In 1959, he published his second book, Sviluppo dell'estetica medievale, which
established Eco as a formidable thinker in medievalism and proved his literary
worth to his father. After serving for 18 months in the Italian Army, he left
RAI to become, in 1959, non-fiction senior editor of Casa Editrice Bompiani of
Milan, a position he would hold until 1975.
Eco's work on medieval aesthetics stressed the distinction between theory and
practice. About the Middle Ages, he wrote, there was "a geometrically rational
schema of what beauty ought to be, and on the other [hand] the unmediated life
of art with its dialectic of forms and intentions" the two cut off from one
another as if by a pane of glass. Eco's work in literary theory has changed
focus over time. Initially, he was one of the pioneers of "Reader Response".
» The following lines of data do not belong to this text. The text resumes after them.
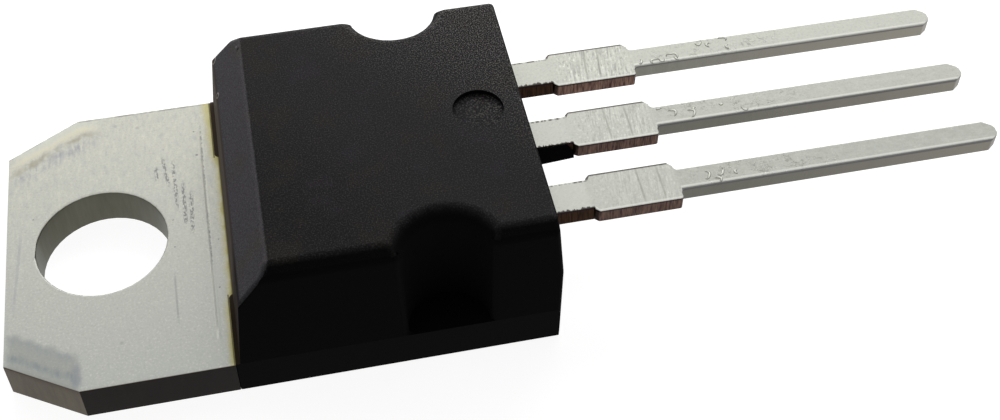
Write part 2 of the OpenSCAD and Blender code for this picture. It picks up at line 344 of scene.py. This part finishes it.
def lead_edges(tree, place, x, across, row):
    """Coats for the leads' long edges: a painted highlight near the near edge, dark lines outside it, and
    resin left at the root.
    """
    wider = add(tree, "MapRange", {0: x, 1: ROOT_END_X, 2: WIDE_X, 3: ROOT_HALF, 4: WIDE_HALF})
    slimmer = add(tree, "MapRange", {0: x, 1: SLIM_X - 0.03, 2: SLIM_X + 0.03, 4: WIDE_HALF - SLIM_HALF})
    half = add(tree, "Math", {0: wider, 1: slimmer}, operation="SUBTRACT")
    near_gap = add(tree, "Math", {0: across, 1: half}, operation="ADD")
    far_gap = add(tree, "Math", {0: half, 1: across}, operation="SUBTRACT")
    on_root = window(tree, x, LEAD_MARKS_START_X, ROOT_END_X, 0.02)
    on_wide = window(tree, x, WIDE_X - 0.1, SLIM_X, 0.02)
    on_slim = window(tree, x, SLIM_X, PAST_TIPS_X, 0.05)

    # A painted highlight runs just inside the near edge; on the slim parts painted shade lies between it and
    # the edge.
    wide_edge_highlight = both(tree, on_wide, window(tree, near_gap, 0.02, 0.08, 0.02))
    slim_edge_highlight = both(tree, on_slim, window(tree, near_gap, 0.08, 0.14, 0.02))
    edge_share = add(tree, "MapRange", {0: row, 1: 1.0, 2: 0.0, 3: 0.6, 4: 0.9})
    near_edge_shade = both(tree, on_slim, edge_share, add(tree, "MapRange", {0: near_gap, 1: 0.06, 2: 0.035}))

    # The same ragged grain breaks up the far edge of the root and the brink of the resin.
    ragged = grain(tree, place, (0.09, 5.0, 1.0))
    broken = add(tree, "MapRange", {0: ragged, 1: 0.45, 2: 0.6})
    far_line = add(tree, "MapRange", {0: far_gap, 1: 0.085, 2: 0.05})
    far_line = both(tree, far_line, any_of(tree, on_wide, both(tree, on_root, broken)))
    brink = add(tree, "MapRange", {0: ragged, 1: 0.4, 2: 0.75, 3: 0.0, 4: 0.1})
    resin = add(tree, "Math", {0: brink, 1: near_gap}, operation="SUBTRACT")
    resin = both(tree, on_root, add(tree, "MapRange", {0: resin, 1: -0.015, 2: 0.015}))
    return [
        (any_of(tree, wide_edge_highlight, slim_edge_highlight), 0.55, srgb("#DCDDD6")),
        (near_edge_shade, 0.9, srgb("#55545A")),
        (far_line, 0.9, srgb("#403A35")),
        (resin, 0.9, srgb("#302C27")),
    ]


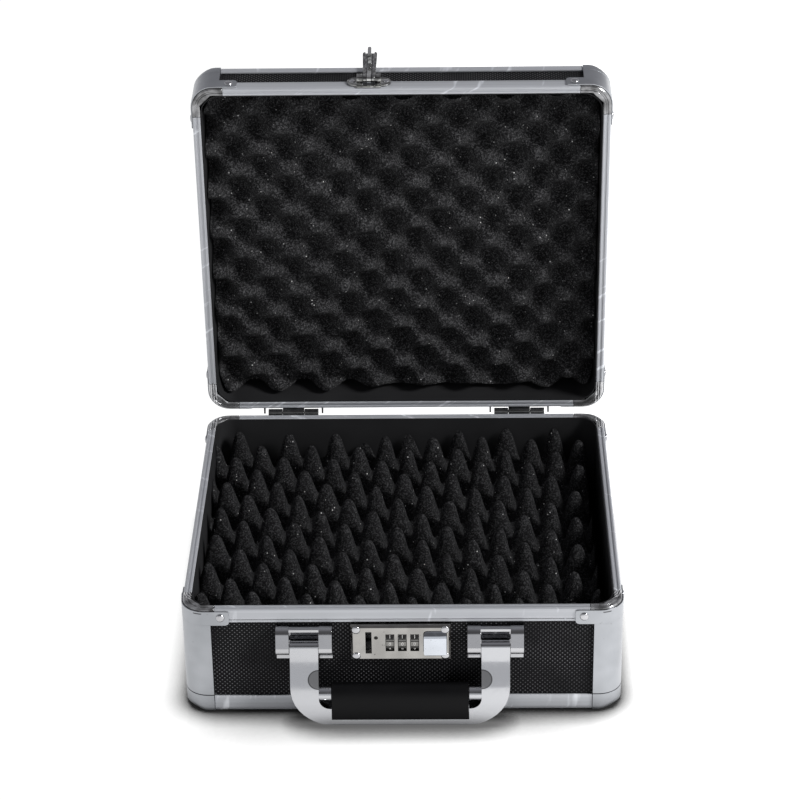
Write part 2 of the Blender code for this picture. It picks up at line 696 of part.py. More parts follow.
def build_bow(handle, finishes):
    """The metal bow: a flat U that leans outwards, its two barrels, and a spine that the grip closes on."""
    pivot_y = proud(PIVOT_PROUD)
    outer = MOUNT_OFFSET + ARM_WIDTH / 2
    inner = MOUNT_OFFSET - ARM_WIDTH / 2
    floor_inside = GRIP_TOP - BOW_FLOOR
    corner = HANDLE_OUTER_RADIUS
    bend = HANDLE_INNER_RADIUS
    outline = [(HANDLE_X - outer, PIVOT_Z)]
    outline += arc(HANDLE_X - outer + corner, HANDLE_BOTTOM + corner, corner, 180.0, 270.0, 10)
    outline += arc(HANDLE_X + outer - corner, HANDLE_BOTTOM + corner, corner, 270.0, 360.0, 10)
    outline += [(HANDLE_X + outer, PIVOT_Z), (HANDLE_X + inner, PIVOT_Z)]
    outline += arc(HANDLE_X + inner - bend, floor_inside + bend, bend, 0.0, -90.0, 6)
    outline += arc(HANDLE_X - inner + bend, floor_inside + bend, bend, -90.0, -180.0, 6)
    outline += [(HANDLE_X - inner, PIVOT_Z)]
    front_y = proud(HANDLE_FRONT + 1.0)
    bow_shape = prism("Y", outline, front_y, pivot_y + PIVOT_BARREL + 1.0)
    bow = solid("handle_bow", bow_shape, finishes["chrome"], handle)
    side = [(PIVOT_PROUD + PIVOT_BARREL, PIVOT_Z + 1.0)]
    for step in range(ARM_LEAN_STEPS + 1):
        share = step / ARM_LEAN_STEPS
        lean = ARM_LEAN * ((1.0 + math.cos(math.pi * share)) / 2) ** ARM_LEAN_POWER
        side.append((HANDLE_FRONT - lean, PIVOT_Z - ARM_LEAN_DROP * share))
    side += [
        (HANDLE_FRONT, HANDLE_BOTTOM + 1.2),
        (HANDLE_FRONT - 1.2, HANDLE_BOTTOM - 1.0),
        (HANDLE_FRONT - 14.5, HANDLE_BOTTOM - 1.0),
        (HANDLE_FRONT - 15.0, HANDLE_BOTTOM + 10.0),
        (HANDLE_FRONT - 14.0, PIVOT_Z - 38.0),
        (PIVOT_PROUD + 1.5, PIVOT_Z - 20.0),
        (PIVOT_PROUD - PIVOT_BARREL + 2.0, PIVOT_Z - 7.0),
        (PIVOT_PROUD - PIVOT_BARREL + 0.6, PIVOT_Z - 2.0),
        (PIVOT_PROUD - PIVOT_BARREL + 0.6, PIVOT_Z + 1.0),
    ]
    width = (HANDLE_X - outer - 1.0, HANDLE_X + outer + 1.0)
    combine(bow, prism("X", [(proud(out), z) for out, z in side], *width), "INTERSECT")
    grip_centre = proud(HANDLE_FRONT - 7.5)
    web_half = BOW_WEB / 2
    ends = (HANDLE_X - GRIP_HALF, HANDLE_X + GRIP_HALF)
    spine_top = HANDLE_BOTTOM + SPINE_HEIGHT
    over = GRIP_TOP + 4.0
    cut(bow, box((ends[0], proud(HANDLE_FRONT + 2.0), spine_top), (ends[1], grip_centre - web_half, over)))
    cut(bow, box((ends[0], grip_centre + web_half, spine_top), (ends[1], proud(0.0), over)))
    for sign in (-1, 1):
        centre = HANDLE_X + sign * MOUNT_OFFSET
        half = ARM_WIDTH / 2
        join(bow, rod(PIVOT_BARREL, centre - half, centre + half, pivot_y, PIVOT_Z, 24))
        boss = sorted((HANDLE_X + sign * (GRIP_HALF + 0.2), HANDLE_X + sign * (inner + 3.0)))
        join(bow, rod(BOSS_RADIUS, boss[0], boss[1], grip_centre, GRIP_TOP - BOSS_DROP, 20))
        cut(bow, rod(HANDLE_PIN + PIN_PLAY, centre - half - 1.0, centre + half + 1.0, pivot_y, PIVOT_Z))
    round_off(bow)

    grip_low = spine_top + GAP
    half_depth = GRIP_HALF_DEPTH
    lower = [(grip_centre + half_depth - 1.0, grip_low), (grip_centre - half_depth + 1.0, grip_low)]
    crown = []
    for across, up in arc(0.0, 0.0, 1.0, 180.0, 0.0, 14):
        crown.append((grip_centre + half_depth * across, GRIP_TOP - GRIP_CROWN + GRIP_CROWN * up))
    shoulder = [(grip_centre - half_depth, grip_low + 2.5)]
    far_shoulder = [(grip_centre + half_depth, grip_low + 2.5)]
    section = lower + shoulder + crown + far_shoulder
    grip_half = GRIP_HALF - GAP
    grip = solid("handle_grip", prism("X", section, HANDLE_X - grip_half, HANDLE_X + grip_half),
                 finishes["rubber"], handle)
    slot_half = web_half + GAP
    web_top = floor_inside + GAP
    slot_low = (ends[0] - 1.0, grip_centre - slot_half, grip_low - 1.0)
    cut(grip, box(slot_low, (ends[1] + 1.0, grip_centre + slot_half, web_top)))
    round_off(grip)


# ---------------------------------------------------------------- hasp

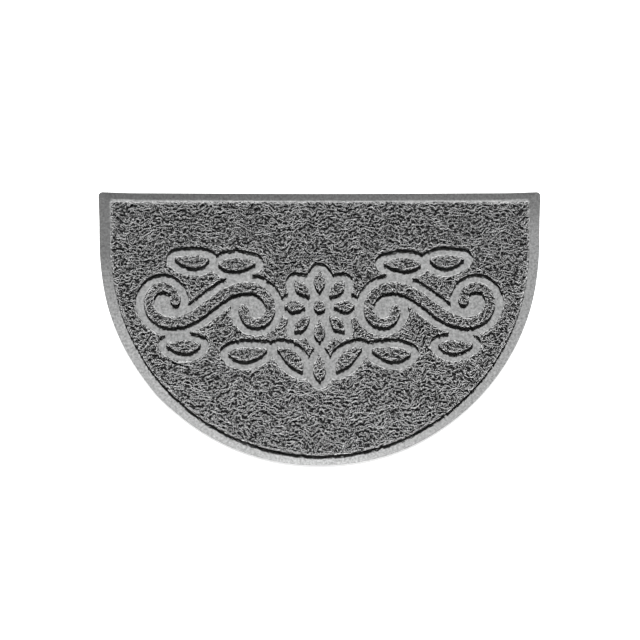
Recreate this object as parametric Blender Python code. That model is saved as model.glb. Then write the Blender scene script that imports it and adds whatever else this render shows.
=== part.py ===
"""Half round doormat of looped vinyl, with a scroll ornament pressed into its pile.

A thin vinyl sheet carries the pile. Round the edge, and in the channels of the
ornament, the pile is pressed away and the smooth sheet shows. What stands
between the channels is as high as the field round it.

The mat lies flat on Z = 0 with its straight edge towards +Y. The origin is the
middle of its underside. Blender 4.5, metres.
"""

import math

import bmesh
import bpy

# The whole mat
WIDTH = 0.750
DEPTH = 0.465
SHEET_THICKNESS = 0.0027
TOTAL_THICKNESS = 0.0120
SEAT_GAP = 0.0003
SHEET_CORNER = 0.0055
SHEET_ROUNDING = 0.0007

# The pile stands in from the edge by these widths of border
BORDER_LEFT = 0.0190
BORDER_RIGHT = 0.0174
BORDER_TOP = 0.0145
BORDER_BOTTOM = 0.0170
PILE_CORNER = 0.0030
PILE_SHOULDER = 0.0013

# The ornament
CHANNEL = 0.0120
CHANNEL_FLARE = 0.0008
CHANNEL_OVERRUN = 0.0020
ROUND_TURN = math.radians(18)
ORNAMENT_Y = 0.040

# Each scroll is a Cornu spiral: its curvature grows evenly from its middle to its ends
SCROLL_HALF_LENGTH = 0.214
SCROLL_END_RADIUS = 0.0177
SCROLL_CENTRE = (0.187, 0.042)
SCROLL_TILT = math.radians(-38)
SCROLL_HALF_STROKE = 0.0105
SCROLL_END_HALF_STROKE = 0.0080
SCROLL_BALL = 0.0105
SCROLL_EYE = 0.0160
SCROLL_STRETCHES = 6
SCROLL_SECTIONS = 72
SCROLL_TAPER = 1.5
BALL_SHARES = (0.02, 0.12, 0.35, 0.68)
TIGHTEST_SIDE = 0.85
STRAIGHT = 1e-6
BALL_STEPS = 28
EYE_STEPS = 20

ROSETTE_DISC = 0.0110
DISC_STEPS = 24
PETALS = 8
PETAL_ROOT = 0.0230
PETAL_LENGTH = 0.0380
PETAL_WIDTH = 0.0215
LEAF_SECTIONS = 10
LEAF_END = 0.0040
LEAF_END_STEPS = 5
LEAF_SKEW = 1.25
LEAF_FULLNESS = 0.72

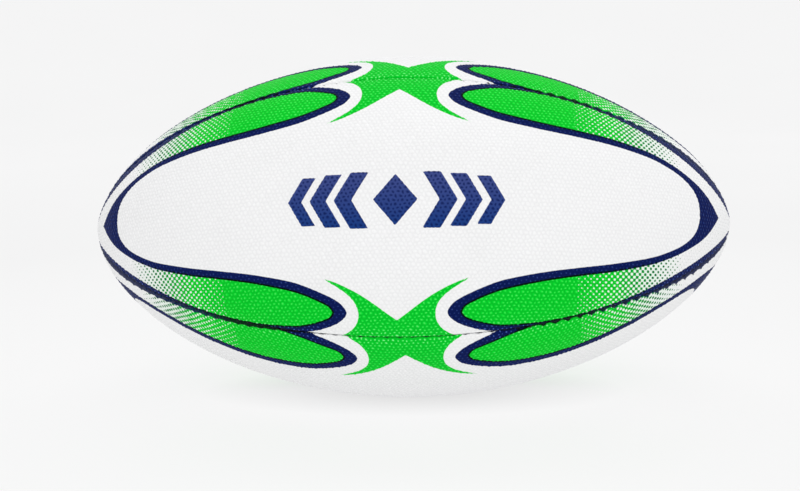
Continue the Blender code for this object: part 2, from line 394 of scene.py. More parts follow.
def panel_mesh(side):
    """Points and faces of a closed panel: pimples, puckered edges and turned-in flanges."""
    build = Builder()
    middle = centre_angle(side)
    last = math.floor(along_at(tip_share()) / ROW_STEP / COARSE_EVERY) * COARSE_EVERY
    numbers = range(-last, last + 1)
    rows = [fine_row(build, n * ROW_STEP, n, middle) for n in numbers]
    inner_rows = [coarse_row(build, n * ROW_STEP, middle) for n in numbers[::COARSE_EVERY]]
    outer = np.concatenate([zip_lines(*a, *b) for a, b in zip(rows, rows[1:])])
    inner = grid_quads(inner_rows)
    fine_keys = np.array(numbers, float)
    coarse_keys = fine_keys[::COARSE_EVERY]
    low = np.array([index[0] for index, _ in rows])
    high = np.array([index[-1] for index, _ in rows])
    upper_foot = np.array([row[0] for row in inner_rows])
    lower_foot = np.array([row[-1] for row in inner_rows])
    faces = [
        zip_lines(high, fine_keys, upper_foot, coarse_keys, flip=True),
        zip_lines(lower_foot, coarse_keys, low, fine_keys, flip=True),
    ]
    for end, at in ((-1, 0), (1, -1)):
        loop = np.concatenate((rows[at][0], inner_rows[at]))
        faces.append(cap(build, loop, end, middle))
    if side == "top":
        faces += open_valve_hole(build, outer, inner, middle)
    else:
        faces += [outer, inner]
    return build, faces


def to_mesh(name, build, faces):
    """A mesh of the points that faces use, and those points' places on the panel."""
    points = np.concatenate(build.points)
    used = np.unique(np.concatenate([part.ravel() for part in faces]))
    renumber = np.zeros(len(points), int)
    renumber[used] = np.arange(len(used))
    mesh = bpy.data.meshes.new(name)
    polygons = [face for part in faces for face in renumber[part].tolist()]
    mesh.from_pydata(points[used].tolist(), [], polygons)
    mesh.shade_smooth()
    return mesh, np.concatenate(build.places)[used]


# ---------------------------------------------------------------- the print, as distances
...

During these years, Eco began seriously developing his ideas on the "open" text
and on semiotics, penning many essays on these subjects, and in 1962 he
published Opera aperta ("Open Work").
In Opera aperta, Eco argued that literary texts are fields of meaning, rather
than strings of meaning, that they are understood as open, internally dynamic
and psychologically engaged fields. Those works of literature that limit
potential understanding to a single, unequivocal line are the least rewarding,
while those that are most open, most active between mind and society and line,
are the most lively and best although valuation terminology is not his
business. Eco emphasizes the fact that words do not have meanings that are
simply lexical, but rather operate in the context of utterance. So much had been
said by I. A. Richards and others, but Eco draws out the implications for
literature from this idea. He also extended the axis of meaning from the
continually deferred meanings of words in an utterance to a play between
expectation and fulfillment of meaning. Eco comes to these positions through
study of language and from semiotics, rather than from psychology or historical
analysis (as did theorists such as Wolfgang Iser, on the one hand, and Hans-Robert
Jauss, on the other). He has also influenced popular culture studies though he
did not develop a full-scale theory in this field.